New study uncovers a link between reproduction and a key mitochondrial stress response

Research at the Institute of Molecular Biology and Biotechnology (IMBB) of the Foundation for Research and Technology-Hellas (FORTH) and at the University of Cologne, published in Cell Reports, reveals that germline reproductive signals impact the ability of somatic tissues to induce the mitochondrial unfolded protein response (UPR^mt).

IMBB researchers Dr. Nikolaos Charmpilas (now Postdoctoral Researcher at the University of Cologne, Germany), Dr. Aggeliki Sotiriou, and Konstantinos Axarlis, led by Dr. Nektarios Tavernarakis (Professor at the Medical School of the University of Crete, and Chairman of the Board of Directors at FORTH) and Dr. Thorsten Hoppe (Professor at the University of Cologne, Germany), demonstrate that a functional reproductive germline is essential for the full-scale organismal response to mitochondrial stress.

The mitochondrial unfolded protein response (UPR^mt) is a critical stress response pathway activated when the mitochondrial protein folding environment is challenged, playing a fundamental role in maintaining cellular and organismal homeostasis. The researchers performed an extensive genetic analysis leveraging the genetic toolkit of the simple model organism Caenorhabditis elegans.

They showed that mutant nematodes lacking stem cells, sperm, or oocytes, are unable to respond to various genetic or chemical UPR^mt inducers. Further investigation revealed that reproductive signals, rather than germline stem cells, are crucial for somatic UPR^mt induction. Hence, somatic cells retain the ability to induce UPR^mt as long as the organism is reproductively active, producing viable offspring.

They also uncovered the sexually dimorphic nature of UPR^mt, demonstrating that male nematodes are inherently UPR^mt-nonresponsive.

Finally, they showed that mitochondrial stress in the immortal germline tissue can activate UPR^mt in the soma, establishing a novel germline-to-soma communication paradigm. This mechanism likely acts as a defense strategy to protect the somatic mitochondria of reproductively active adults from stress.

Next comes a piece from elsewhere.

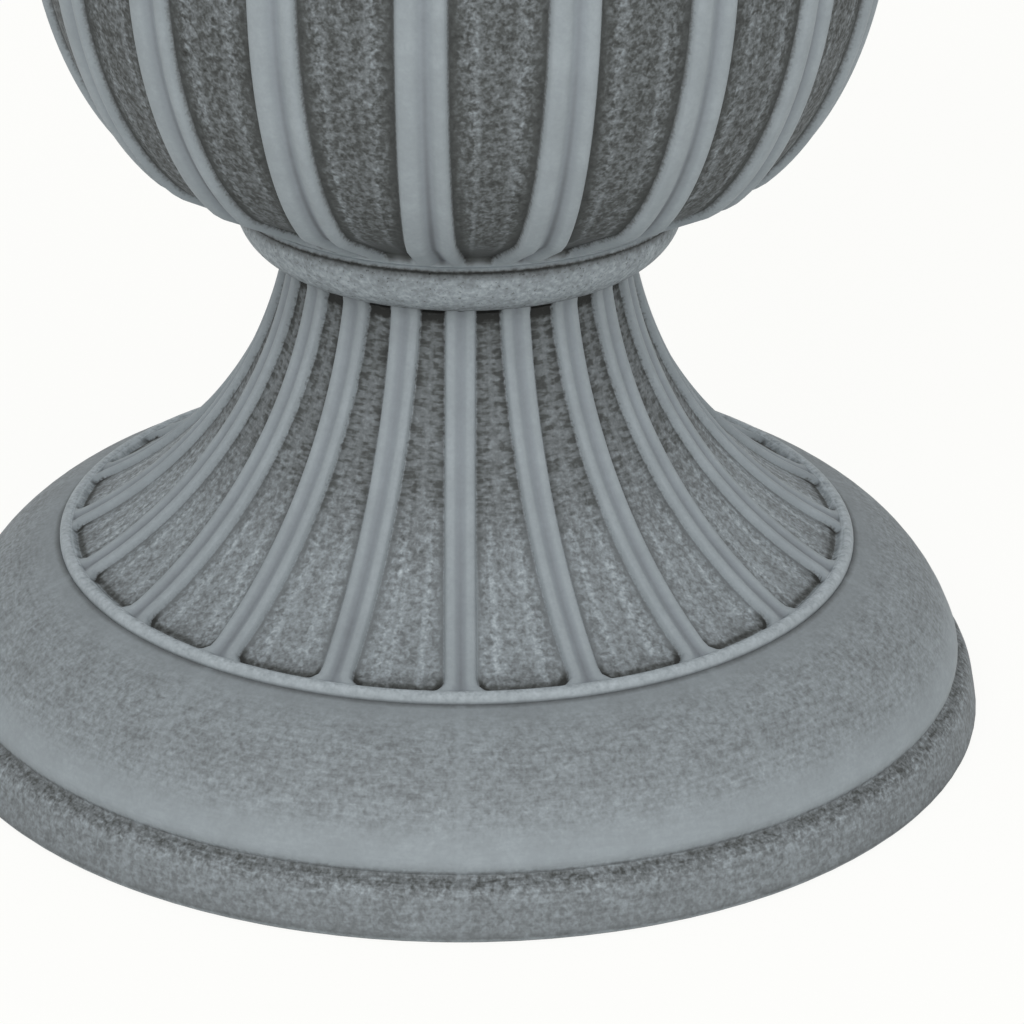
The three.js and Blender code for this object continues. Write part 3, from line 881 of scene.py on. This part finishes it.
bowl = {
    "wellRadius": 41.2,
    "wall": 3.2,
    "underside": 159.3,
    "floorTop": 147.3,
    "drainRadius": 8.9,
    "footRing": 66.5,
    "footRingHeight": 2.9,
    "ledgeHeight": 162.9,
    "ledgeRadius": 55,
    "bellyRadius": 123,
    "bellyHeight": 258,
    "bellyBulge": 59,
    "bellyDrop": 95,
    "bellyTurn": 62,  # degrees
    "beltHeight": 290,
    "beltWidth": 13,
    "beltRise": 6,
    "beltStart": -76,  # degrees
    "beltTurn": 84,
    "flareFoot": 122.5,
    "flareTop": 170,
    "flareHollow": 12.3,
    "lipDepth": 22,
    "lipRound": 8,
    "lipWall": 3.6,
    "lipHollow": 11,
    "lipInner": 176.5,
    "lipInnerRound": 2.5,
    "ribs": {
        "count": 19,
        "phase": math.radians(-5.5),
        "width": 14.4,
        "edge": 1.5,
        "channelDepth": 1.8,
        "channelShift": 0.12,  # of half the width, away from the rib's middle
        "recess": 2.5,
    },
    "paint": {
        "speckleDepth": 0.95,
        "streakDepth": 0.05,
        "stripeDepth": 0.12,
        "ragged": 0.6,
        "besideWidth": 4.4,
        "besideDepth": 0.15,
        "ribEdge": -0.15,
        "ribWidth": 14.4,
        "channelInner": 0.02,
        "channelOuter": 0.2,
        "lineFade": 0.16,
    },
    "ring": {
        "tone": [(0, 0.0), (1.5, 0.02), (2.1, 0.5), (2.7, 0.84), (5, 0.86)],
        "grain": [(0, 0.9), (2.1, 0.9), (2.8, 0.15)],
    },
    "belly": {
        # panel tone up the belly: dark where the panels leave the foot ring and darker towards the
        # bottom, as painted shade under the bowl's bulge
        "tone": [
            (0, 0.84), (1.0, 0.74), (1.7, 0.34), (2.6, 0.18), (6, 0.2),
            (16, 0.23), (40, 0.29), (70, 0.32), (200, 0.34),
        ],
        "grain": [(0, 0.1), (3, 0.1), (20, 0.25), (40, 0.75), (200, 0.95)],
        "streak": [(0, 0), (30, 1)],
        "ribPaint": [(0, 0), (0.8, 1)],
        "crease": [(0, 1.9), (20, 1.7), (50, 1.1), (80, 0.7), (100, 0.5)],
        "sink": [(0, 0), (0.6, 0.02), (2.2, 0.9), (3.4, 1)],
        "open": [(0, 0.76), (1.0, 0.84), (2.0, 0.94), (3.4, 0.99), (5, 1)],
    },
    "belt": {
        "tone": [(0, 0.45), (4, 0.76), (12, 0.8), (20, 0.5)],
        "grain": [(0, 0.4), (5, 0.12), (12, 0.12), (20, 0.5)],
        "brush": 0.7,
    },
    "flare": {
        "tone": [(0, 0.34), (4, 0.5), (20, 0.6), (90, 0.58), (120, 0.44), (128, 0.3)],
        "grain": [(0, 0.9), (20, 0.55), (128, 0.7)],
        "brush": 0.6,
    },
    "skirt": {
        "tone": [(0, 0.2), (20, 0.12), (28, 0.2), (34, 0.5)],
        "grain": 0.5,
        "brush": 0.5,
    },
    "lip": {
        "tone": [(0, 0.5), (6, 0.64), (14, 0.78), (24, 0.8), (30, 0.62), (38, 0.3)],
        "grain": [(0, 0.7), (8, 0.4), (14, 0.12), (24, 0.15), (38, 0.6)],
        "brush": 0.7,
    },
    "inside": {"tone": [(0, 0.3), (10, 0.22), (25, 0.17)], "grain": 0.3, "brush": 0.3},
    "well": {"tone": 0.17, "grain": 0.3},
}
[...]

The germline maintains UPR^mt inducibility in the gut, which in turn supports the germline through the synthesis and secretion of yolk, thereby providing nutrients to developing embryos.

These findings link the organismal response to mitochondrial stress with the reproductive status of the organism, and highlight that the decline in reproductive capacity is a primary cause of proteostasis collapse along aging.

Understanding the connection between reproductive signals and mitochondrial stress responses may lead to novel interventions to preserve proteome integrity in aging populations and mitigate age-related diseases.